- **Task goal**: Reproduce exactly the lines from the one containing "bag's own surface." down to the one containing "imported = [obj", including both of those lines, and nothing else.

- **Stored data**:
- - - - -

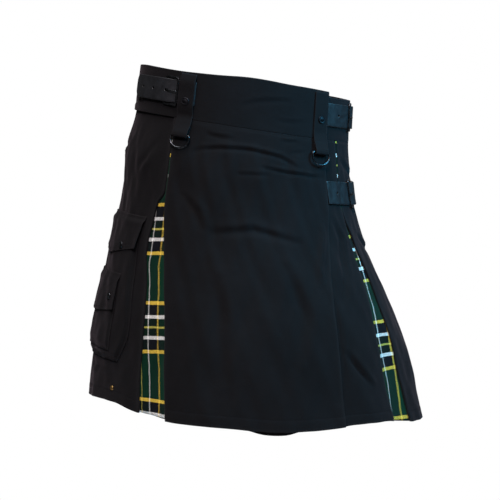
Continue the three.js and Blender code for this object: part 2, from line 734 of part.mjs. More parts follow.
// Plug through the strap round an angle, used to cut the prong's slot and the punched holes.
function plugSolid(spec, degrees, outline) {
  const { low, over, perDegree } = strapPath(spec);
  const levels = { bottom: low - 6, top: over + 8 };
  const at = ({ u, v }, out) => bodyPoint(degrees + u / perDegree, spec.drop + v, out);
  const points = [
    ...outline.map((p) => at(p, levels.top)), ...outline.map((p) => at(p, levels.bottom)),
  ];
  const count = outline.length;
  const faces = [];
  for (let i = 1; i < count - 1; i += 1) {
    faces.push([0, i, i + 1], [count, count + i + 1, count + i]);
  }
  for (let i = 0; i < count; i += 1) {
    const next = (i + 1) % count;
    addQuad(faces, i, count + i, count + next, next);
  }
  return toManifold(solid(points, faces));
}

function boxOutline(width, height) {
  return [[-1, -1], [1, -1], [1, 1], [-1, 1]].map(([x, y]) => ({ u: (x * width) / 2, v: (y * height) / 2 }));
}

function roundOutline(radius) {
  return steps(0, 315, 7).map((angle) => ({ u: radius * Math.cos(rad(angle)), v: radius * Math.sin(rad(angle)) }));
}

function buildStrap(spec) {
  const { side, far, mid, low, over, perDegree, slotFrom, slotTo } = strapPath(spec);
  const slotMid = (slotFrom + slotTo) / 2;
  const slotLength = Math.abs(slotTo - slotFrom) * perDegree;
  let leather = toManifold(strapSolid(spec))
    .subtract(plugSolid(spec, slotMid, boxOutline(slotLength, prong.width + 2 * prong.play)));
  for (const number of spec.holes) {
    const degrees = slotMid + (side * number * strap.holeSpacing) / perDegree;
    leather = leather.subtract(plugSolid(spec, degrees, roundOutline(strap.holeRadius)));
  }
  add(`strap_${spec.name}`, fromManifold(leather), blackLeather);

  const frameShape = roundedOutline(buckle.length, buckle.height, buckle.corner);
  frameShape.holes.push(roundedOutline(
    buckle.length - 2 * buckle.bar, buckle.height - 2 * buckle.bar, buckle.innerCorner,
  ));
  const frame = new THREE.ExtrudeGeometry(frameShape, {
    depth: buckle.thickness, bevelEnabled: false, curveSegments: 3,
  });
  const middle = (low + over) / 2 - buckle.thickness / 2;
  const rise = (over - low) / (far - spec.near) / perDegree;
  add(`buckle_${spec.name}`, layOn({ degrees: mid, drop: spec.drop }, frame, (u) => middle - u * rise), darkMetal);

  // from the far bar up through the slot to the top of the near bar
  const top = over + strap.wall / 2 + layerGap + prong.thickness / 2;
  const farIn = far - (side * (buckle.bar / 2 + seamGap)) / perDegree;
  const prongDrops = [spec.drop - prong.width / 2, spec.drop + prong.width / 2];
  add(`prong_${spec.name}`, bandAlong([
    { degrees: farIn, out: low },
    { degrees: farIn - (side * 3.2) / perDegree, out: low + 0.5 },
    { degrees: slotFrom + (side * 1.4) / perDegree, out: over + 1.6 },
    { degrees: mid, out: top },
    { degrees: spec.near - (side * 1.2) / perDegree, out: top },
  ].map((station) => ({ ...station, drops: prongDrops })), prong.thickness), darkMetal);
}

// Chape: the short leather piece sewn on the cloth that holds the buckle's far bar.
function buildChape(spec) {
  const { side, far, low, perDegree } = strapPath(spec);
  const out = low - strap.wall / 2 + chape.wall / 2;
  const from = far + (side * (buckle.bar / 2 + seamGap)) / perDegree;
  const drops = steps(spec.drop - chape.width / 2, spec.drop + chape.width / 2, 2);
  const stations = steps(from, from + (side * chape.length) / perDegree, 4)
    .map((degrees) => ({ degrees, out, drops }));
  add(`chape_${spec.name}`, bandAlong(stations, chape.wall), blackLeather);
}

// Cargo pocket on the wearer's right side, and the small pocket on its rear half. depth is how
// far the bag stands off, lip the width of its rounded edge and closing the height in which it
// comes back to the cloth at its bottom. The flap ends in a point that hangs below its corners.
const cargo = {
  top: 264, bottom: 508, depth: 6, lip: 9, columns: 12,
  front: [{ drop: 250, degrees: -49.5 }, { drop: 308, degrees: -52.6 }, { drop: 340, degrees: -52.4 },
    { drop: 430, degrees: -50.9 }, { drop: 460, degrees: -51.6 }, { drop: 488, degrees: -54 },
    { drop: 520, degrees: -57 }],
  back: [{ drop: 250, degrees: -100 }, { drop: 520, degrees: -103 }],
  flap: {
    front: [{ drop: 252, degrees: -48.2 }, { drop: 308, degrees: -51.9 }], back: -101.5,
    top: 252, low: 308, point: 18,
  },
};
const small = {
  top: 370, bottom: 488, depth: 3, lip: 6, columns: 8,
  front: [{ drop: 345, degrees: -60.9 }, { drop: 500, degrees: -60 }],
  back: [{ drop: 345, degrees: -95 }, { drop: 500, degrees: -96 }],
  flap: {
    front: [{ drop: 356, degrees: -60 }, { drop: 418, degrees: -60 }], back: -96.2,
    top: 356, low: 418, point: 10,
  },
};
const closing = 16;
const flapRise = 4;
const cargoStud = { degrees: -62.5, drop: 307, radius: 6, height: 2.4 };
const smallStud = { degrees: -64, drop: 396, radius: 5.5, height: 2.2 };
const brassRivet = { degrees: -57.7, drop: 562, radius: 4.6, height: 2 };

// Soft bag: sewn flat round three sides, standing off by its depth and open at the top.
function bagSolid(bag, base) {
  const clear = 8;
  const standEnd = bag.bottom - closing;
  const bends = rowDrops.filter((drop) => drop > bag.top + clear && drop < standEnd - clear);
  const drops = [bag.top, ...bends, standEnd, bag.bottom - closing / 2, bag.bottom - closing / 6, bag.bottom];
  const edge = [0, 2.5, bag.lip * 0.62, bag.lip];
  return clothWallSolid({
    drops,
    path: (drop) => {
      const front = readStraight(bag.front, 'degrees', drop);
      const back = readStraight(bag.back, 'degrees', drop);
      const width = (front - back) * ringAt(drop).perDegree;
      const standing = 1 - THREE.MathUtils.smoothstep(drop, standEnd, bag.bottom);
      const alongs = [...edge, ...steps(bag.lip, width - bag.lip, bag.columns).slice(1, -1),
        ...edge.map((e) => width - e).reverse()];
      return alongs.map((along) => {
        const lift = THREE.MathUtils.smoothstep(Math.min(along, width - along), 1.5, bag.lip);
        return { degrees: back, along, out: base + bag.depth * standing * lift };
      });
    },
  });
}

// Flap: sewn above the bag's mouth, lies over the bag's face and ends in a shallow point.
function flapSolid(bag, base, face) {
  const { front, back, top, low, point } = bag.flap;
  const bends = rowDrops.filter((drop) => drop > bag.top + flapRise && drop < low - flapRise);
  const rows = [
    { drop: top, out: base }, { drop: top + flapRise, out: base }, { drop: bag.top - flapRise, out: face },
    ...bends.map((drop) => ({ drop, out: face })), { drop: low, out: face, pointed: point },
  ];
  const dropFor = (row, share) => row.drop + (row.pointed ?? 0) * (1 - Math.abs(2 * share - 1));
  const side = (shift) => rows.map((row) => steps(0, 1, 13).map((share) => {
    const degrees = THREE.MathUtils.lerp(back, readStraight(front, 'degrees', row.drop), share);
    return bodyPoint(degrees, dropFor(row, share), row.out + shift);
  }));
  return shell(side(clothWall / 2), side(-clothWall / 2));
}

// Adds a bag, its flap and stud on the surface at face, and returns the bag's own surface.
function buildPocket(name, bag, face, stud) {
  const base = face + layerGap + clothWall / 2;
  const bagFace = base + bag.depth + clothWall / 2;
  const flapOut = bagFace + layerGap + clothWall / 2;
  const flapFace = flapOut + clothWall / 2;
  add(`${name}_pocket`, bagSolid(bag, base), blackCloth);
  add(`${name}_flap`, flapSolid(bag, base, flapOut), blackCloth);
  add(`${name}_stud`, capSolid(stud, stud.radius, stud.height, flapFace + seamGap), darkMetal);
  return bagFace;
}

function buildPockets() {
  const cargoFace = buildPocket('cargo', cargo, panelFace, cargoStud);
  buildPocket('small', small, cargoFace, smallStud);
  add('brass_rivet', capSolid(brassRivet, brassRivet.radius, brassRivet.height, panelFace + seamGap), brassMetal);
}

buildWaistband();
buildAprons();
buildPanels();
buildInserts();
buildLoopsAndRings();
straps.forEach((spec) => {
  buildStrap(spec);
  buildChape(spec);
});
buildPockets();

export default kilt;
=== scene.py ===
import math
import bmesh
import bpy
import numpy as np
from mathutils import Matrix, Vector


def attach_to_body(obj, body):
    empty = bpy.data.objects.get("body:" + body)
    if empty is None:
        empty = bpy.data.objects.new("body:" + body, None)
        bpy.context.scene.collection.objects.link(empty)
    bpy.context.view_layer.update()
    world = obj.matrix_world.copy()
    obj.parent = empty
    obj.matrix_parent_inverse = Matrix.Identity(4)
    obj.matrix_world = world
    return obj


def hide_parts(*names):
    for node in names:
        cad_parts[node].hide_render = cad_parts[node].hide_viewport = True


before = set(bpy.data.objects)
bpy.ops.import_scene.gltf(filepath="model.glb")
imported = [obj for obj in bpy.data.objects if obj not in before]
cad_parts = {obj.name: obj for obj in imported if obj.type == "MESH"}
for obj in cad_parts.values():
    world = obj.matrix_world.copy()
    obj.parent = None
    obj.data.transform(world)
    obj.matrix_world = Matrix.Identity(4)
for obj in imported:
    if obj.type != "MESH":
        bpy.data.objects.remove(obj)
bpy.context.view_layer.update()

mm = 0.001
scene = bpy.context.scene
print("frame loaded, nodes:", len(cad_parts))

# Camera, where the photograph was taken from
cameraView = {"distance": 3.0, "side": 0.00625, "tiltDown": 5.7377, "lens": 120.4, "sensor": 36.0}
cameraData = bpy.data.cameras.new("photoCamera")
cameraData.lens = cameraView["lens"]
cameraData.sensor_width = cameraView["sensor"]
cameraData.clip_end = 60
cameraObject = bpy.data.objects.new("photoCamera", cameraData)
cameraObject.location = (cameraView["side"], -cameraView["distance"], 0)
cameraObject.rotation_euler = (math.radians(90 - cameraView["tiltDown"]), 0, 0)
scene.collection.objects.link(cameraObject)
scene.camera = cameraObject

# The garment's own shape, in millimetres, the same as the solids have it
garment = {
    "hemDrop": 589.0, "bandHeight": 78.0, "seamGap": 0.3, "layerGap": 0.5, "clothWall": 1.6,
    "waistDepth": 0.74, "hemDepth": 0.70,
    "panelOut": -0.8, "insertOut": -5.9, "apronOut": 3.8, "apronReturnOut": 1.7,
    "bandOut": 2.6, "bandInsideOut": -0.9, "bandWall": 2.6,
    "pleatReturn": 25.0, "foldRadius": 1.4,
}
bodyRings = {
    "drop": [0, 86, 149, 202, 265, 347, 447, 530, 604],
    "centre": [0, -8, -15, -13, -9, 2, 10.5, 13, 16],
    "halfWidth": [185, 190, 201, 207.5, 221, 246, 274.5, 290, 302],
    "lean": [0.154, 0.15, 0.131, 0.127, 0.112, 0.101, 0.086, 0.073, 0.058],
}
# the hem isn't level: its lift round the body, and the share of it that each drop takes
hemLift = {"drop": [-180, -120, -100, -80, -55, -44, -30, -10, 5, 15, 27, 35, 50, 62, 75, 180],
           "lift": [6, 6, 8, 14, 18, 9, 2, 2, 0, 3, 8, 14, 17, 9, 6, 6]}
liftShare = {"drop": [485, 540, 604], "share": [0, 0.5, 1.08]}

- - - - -

- **Answer to the exercise**:
// Adds a bag, its flap and stud on the surface at face, and returns the bag's own surface.
function buildPocket(name, bag, face, stud) {
  const base = face + layerGap + clothWall / 2;
  const bagFace = base + bag.depth + clothWall / 2;
  const flapOut = bagFace + layerGap + clothWall / 2;
  const flapFace = flapOut + clothWall / 2;
  add(`${name}_pocket`, bagSolid(bag, base), blackCloth);
  add(`${name}_flap`, flapSolid(bag, base, flapOut), blackCloth);
  add(`${name}_stud`, capSolid(stud, stud.radius, stud.height, flapFace + seamGap), darkMetal);
  return bagFace;
}

function buildPockets() {
  const cargoFace = buildPocket('cargo', cargo, panelFace, cargoStud);
  buildPocket('small', small, cargoFace, smallStud);
  add('brass_rivet', capSolid(brassRivet, brassRivet.radius, brassRivet.height, panelFace + seamGap), brassMetal);
}

buildWaistband();
buildAprons();
buildPanels();
buildInserts();
buildLoopsAndRings();
straps.forEach((spec) => {
  buildStrap(spec);
  buildChape(spec);
});
buildPockets();

export default kilt;
=== scene.py ===
import math
import bmesh
import bpy
import numpy as np
from mathutils import Matrix, Vector


def attach_to_body(obj, body):
    empty = bpy.data.objects.get("body:" + body)
    if empty is None:
        empty = bpy.data.objects.new("body:" + body, None)
        bpy.context.scene.collection.objects.link(empty)
    bpy.context.view_layer.update()
    world = obj.matrix_world.copy()
    obj.parent = empty
    obj.matrix_parent_inverse = Matrix.Identity(4)
    obj.matrix_world = world
    return obj


def hide_parts(*names):
    for node in names:
        cad_parts[node].hide_render = cad_parts[node].hide_viewport = True


before = set(bpy.data.objects)
bpy.ops.import_scene.gltf(filepath="model.glb")
imported = [obj for obj in bpy.data.objects if obj not in before]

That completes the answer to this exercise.